When dealing with derivatives, "with respect to $x$" means we are observing how a small change in $x$ (the input) affects a change in $y$ (the output).
I found this conceptualization very helpful and it made other derivative related concepts feel more intuitive.
I'm wondering if there is a similar conceptualization of what "with respect to $x$" means when integrating. In particular, how does the input, $x$, affect or relate to the output, $y$, when integrating?
I should say that I'm familiar with the geometric conceptualization of an integral, namely the Riemann sum, and that integrating with respect to $x$ means using the $x$-axis as the lower bound (or base) of the curve when calculating area. Alternatively, one can integrate with respect to $y$ and then the $y$-axis is used as a bound instead. However, it is difficult for me to glean from the geometric interpretation what "with respect to $x$" means when integrating.
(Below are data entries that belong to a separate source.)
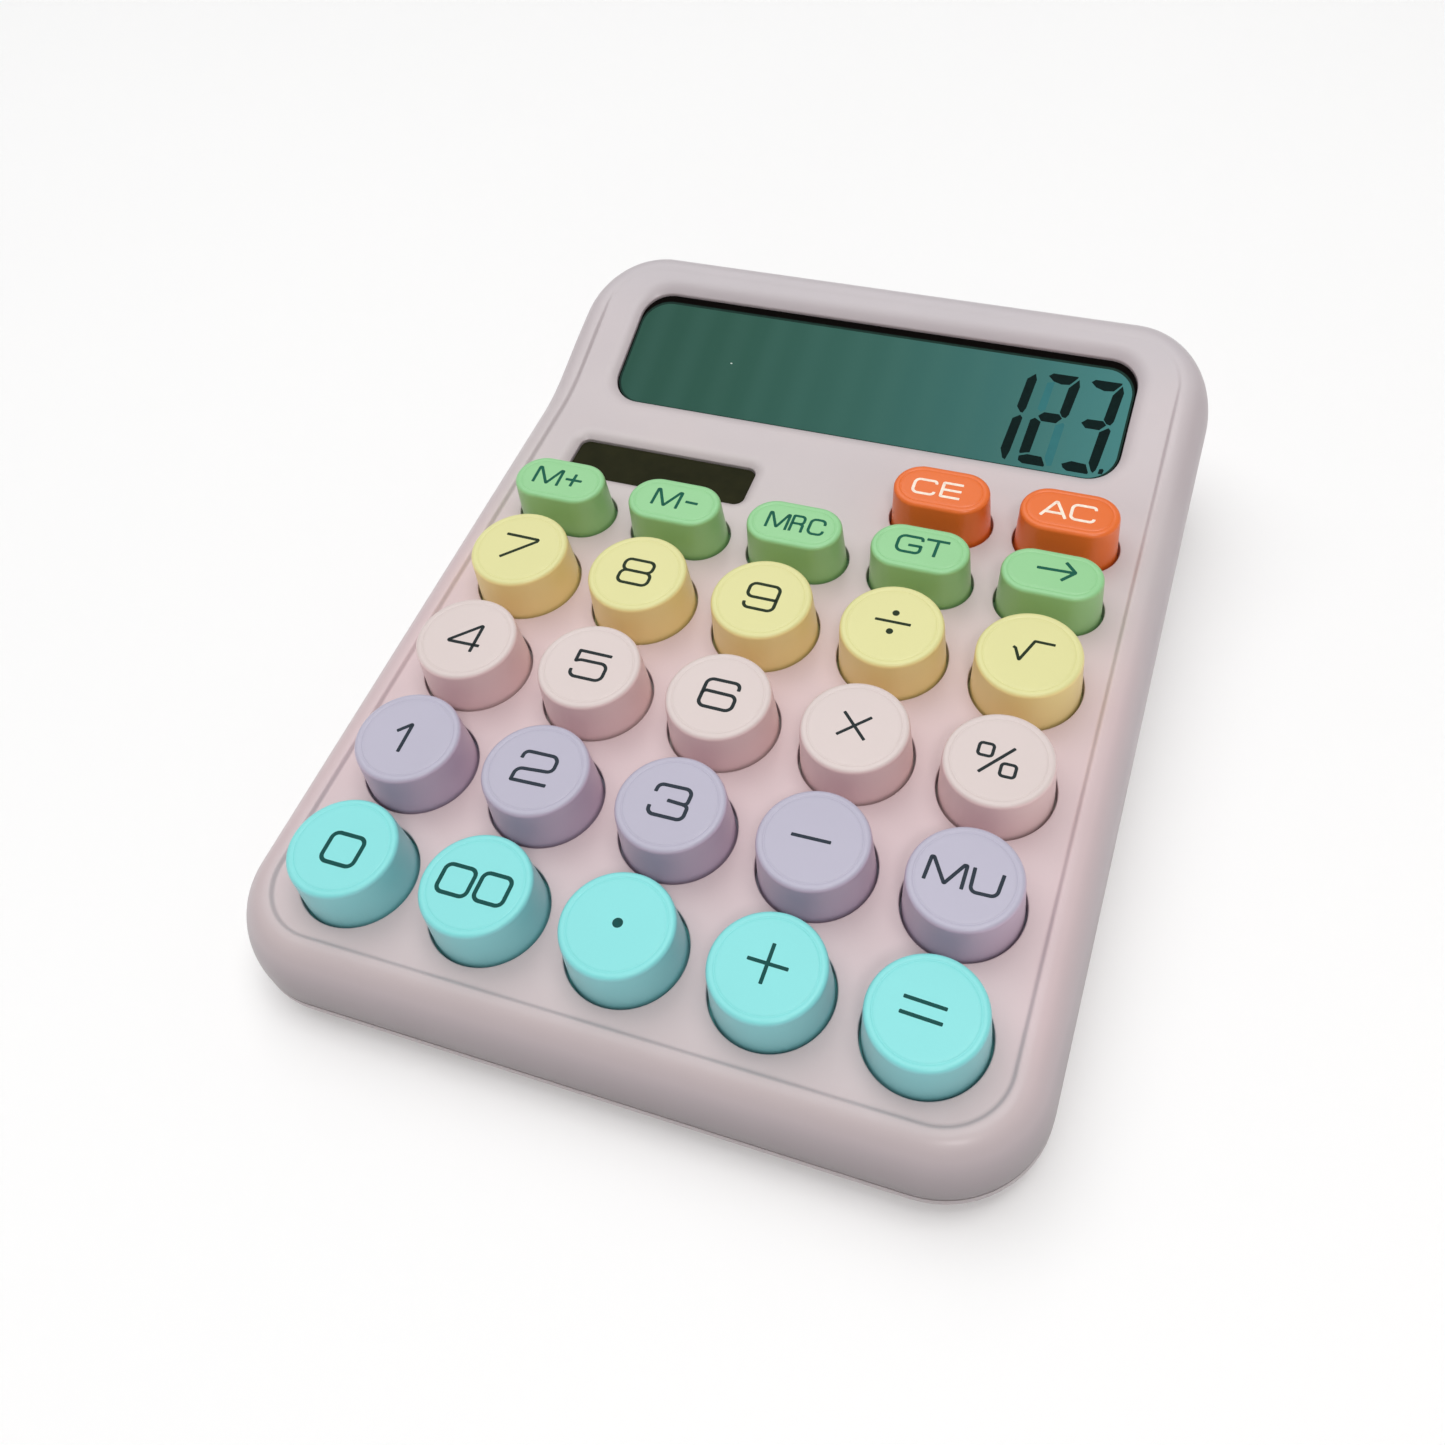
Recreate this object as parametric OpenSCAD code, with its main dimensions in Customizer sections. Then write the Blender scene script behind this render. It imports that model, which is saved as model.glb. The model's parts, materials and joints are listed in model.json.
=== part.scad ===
// Desk calculator with round and oval keys, built as separate parts. Millimetres, +Z up, +Y towards the display.

/* [Case] */
// Full width of the case
case_w = 108.6; // [100:0.2:120]
// Front edge of the case, measured from the front key row along the deck
case_front = 15.8; // [15:0.1:20]
// Rear edge of the case, measured from the front key row along the deck
case_rear = 125; // [122:0.1:130]
// Corner radius of the case in plan
corner_r = 14; // [10:0.5:16]
// Radius of the rolled upper rim
rim_r = 6.5; // [4:0.1:8]
// Height of the rim above the key deck
rim_h = 0.5; // [0.2:0.1:1]
// Width of the rim, outer edge to the deck
rim_w = 4.9; // [4:0.1:6]
// Wall thickness of the upper case
wall = 2.2; // [1.6:0.1:2.6]
// Wall thickness of the lower case
base_wall = 2; // [1.6:0.1:2.6]
// Slope of the key deck to the desk, degrees
deck_slope = 4; // [2:0.5:6]
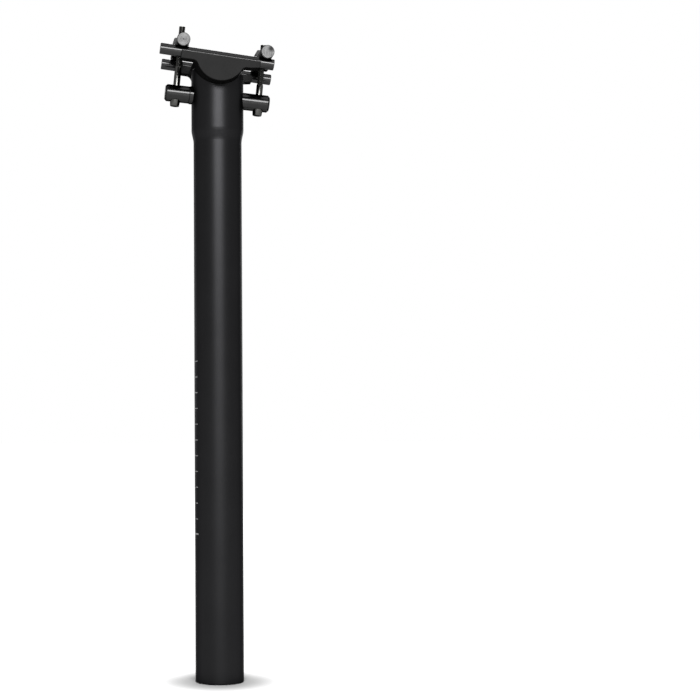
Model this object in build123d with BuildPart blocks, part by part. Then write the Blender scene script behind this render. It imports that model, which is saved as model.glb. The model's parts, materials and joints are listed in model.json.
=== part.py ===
"""Two-bolt bicycle seatpost: a swelled one-piece post, a tilting rail cradle and the two
bolts and cross rods that clamp a pair of rails into it.

Millimetres, +Z up the post and +X towards the front of the bicycle. The origin is the centre
of the post's lower end, and the rails cross the post's axis at clamp_height.
"""

from build123d import *
from math import asin, cos, degrees, radians, sin
import os

# Post and head
post_diameter = 30.9
post_wall = 2.2
post_end_round = 0.6
head_swell = 1.3
clamp_height = 395.0
head_top_drop = 5.7
head_length = 44.0
shoulder_length = 6.0
shoulder_blend = 9.0
head_edge = 0.4

# Anchor bar, which carries the two bolts through the head
anchor_tilt = 5.8
anchor_web = 2.4
anchor_floor = 2.3
barrel_diameter = 11.0
barrel_chamfer = 1.2
barrel_end_margin = 7.0
spigot_diameter = 7.0
spigot_engagement = 4.5
spigot_chamfer = 0.6
collar_diameter = 11.6
collar_thickness = 2.7
collar_chamfer = 0.25
spot_face_depth = 1.2
spot_face_margin = 0.4

# Bolts
front_bolt_offset = 26.6
rear_bolt_offset = -27.0
shank_diameter = 4.3
thread_diameter = 4.0
thread_length = 26.0
thread_runout = 0.3
tip_chamfer = 0.6
bolt_head_diameter = 7.0
bolt_head_end_diameter = 5.8
bolt_head_height = 4.2
bolt_head_edge = 0.35
socket_width = 3.0
socket_depth = 2.2
pocket_depth = 1.5
front_stick_out = 4.9
rear_stick_out = 9.0

# Rail bars and the cradle
rail_tilt = 7.5
rail_diameter = 7.0
rail_length = 72.7
rail_edge = 0.3
near_rail_shift = -2.3
far_rail_shift = 1.5
cradle_radius = 15.7
cradle_half_length = 25.2
channel_wall = 0.8
channel_floor = 1.3
channel_lip = 0.1
cradle_fillet = 3.5
front_tip_taper = 1.0
front_tip_gap = 3.5
bridge_drop = 1.0
cradle_edge = 0.3

# Cross rods
cross_rod_diameter = 8.5
cross_rod_overhang = 1.5
cross_rod_edge = 0.35
cross_rod_sink = 1.15
block_width = 9.8
block_height = 10.5
block_length = 13.5
block_corner = 1.3

# Clearances between pieces, on the radius or on one side
seat_clearance = 0.3
side_clearance = 0.75
groove_clearance = 0.2
notch_clearance = 0.4
spigot_clearance = 0.1
shank_clearance = 0.25
thread_clearance = 0.15
pocket_clearance = 0.4
bolt_head_clearance = 0.1

# Sizes that follow from these
post_radius = post_diameter / 2
bore_radius = post_radius - post_wall
head_radius = post_radius + head_swell
rail_radius = rail_diameter / 2
groove_radius = rail_radius + groove_clearance
seat_radius = cradle_radius + seat_clearance
barrel_radius = barrel_diameter / 2
collar_radius = collar_diameter / 2
spigot_radius = spigot_diameter / 2
spigot_hole_radius = spigot_radius + spigot_clearance
cross_rod_radius = cross_rod_diameter / 2
shank_radius = shank_diameter / 2
thread_radius = thread_diameter / 2
bolt_head_radius = bolt_head_diameter / 2
bolt_head_end_radius = bolt_head_end_diameter / 2
shank_hole_radius = shank_radius + shank_clearance
thread_hole_radius = thread_radius + thread_clearance
pocket_radius = bolt_head_radius + pocket_clearance

channel_inner_y = head_radius + side_clearance
rail_y = channel_inner_y + channel_wall + groove_radius
channel_outer_y = rail_y + groove_radius + channel_wall
channel_width = channel_outer_y - channel_inner_y
cross_rod_half_length = channel_outer_y + cross_rod_overhang

anchor_drop = seat_radius + anchor_web + spigot_hole_radius
bore_top = clamp_height - anchor_drop - spigot_hole_radius - anchor_floor
front_barrel_end = front_bolt_offset + barrel_end_margin
rear_barrel_end = rear_bolt_offset - barrel_end_margin
spot_face_x = head_radius - spot_face_depth
rear_barrel_start = spot_face_x + collar_thickness
spigot_end = rear_barrel_start + spigot_engagement
pocket_level = pocket_depth - barrel_radius
bolt_head_top = pocket_level - bolt_head_clearance
bolt_head_bottom = bolt_head_top - bolt_head_height
cross_rod_rise = rail_radius + cross_rod_radius - cross_rod_sink
channel_bottom = -(groove_radius + channel_floor)


def forward(tilt):
    return Vector(cos(radians(tilt)), 0, -sin(radians(tilt)))


def upward(tilt):
    return Vector(sin(radians(tilt)), 0, cos(radians(tilt)))


def side_plane(origin, tilt):
    """Seen from the near side: x runs forward along a tilted part and y runs up across it."""
    return Plane(origin=origin, x_dir=forward(tilt), z_dir=(0, -1, 0))


def end_plane(origin, tilt):
    """Square to a tilted part: x runs to the far side, y runs up, and the normal forward."""
    return Plane(origin=origin, x_dir=(0, 1, 0), z_dir=forward(tilt))


rail_centre = Vector(0, 0, clamp_height)
anchor_centre = Vector(0, 0, clamp_height - anchor_drop)
rail_up = upward(rail_tilt)
bolt_up = upward(anchor_tilt)
rail_side = side_plane(rail_centre, rail_tilt)
rail_end = end_plane(rail_centre, rail_tilt)
anchor_side = side_plane(anchor_centre, anchor_tilt)
anchor_end = end_plane(anchor_centre, anchor_tilt)
anchor_axis = Axis(anchor_centre, forward(anchor_tilt))


def bolt_base(offset):
    """The point where a bolt crosses the anchor bar's axis."""
    return anchor_centre + forward(anchor_tilt) * offset


def bolt_plane(offset, height):
    """Square to a bolt, at a height above the anchor bar's axis."""
    origin = bolt_base(offset) + bolt_up * height
    return Plane(origin=origin, x_dir=forward(anchor_tilt), z_dir=bolt_up)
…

This question is motivated by using $u$-substitution requires integration with respect to $u$, but there is no $u$ axis to use as a base to find the area with. I'm sure my understanding of this is incorrect, hence why I'm hoping that better understanding what "with respect to __" means when integrating will help me better understand u-substitution and other integration concepts, much like how understanding what "with respect to __" means when differentiating helped me better understand the Chain Rule.
In shot my main question is:
What does "with respect to __" mean when integrating, as in how does the input affect or relate to the output when finding the area under the curve? Is there a conceptualization along similar lines to what "with respect to __" means when differentiating?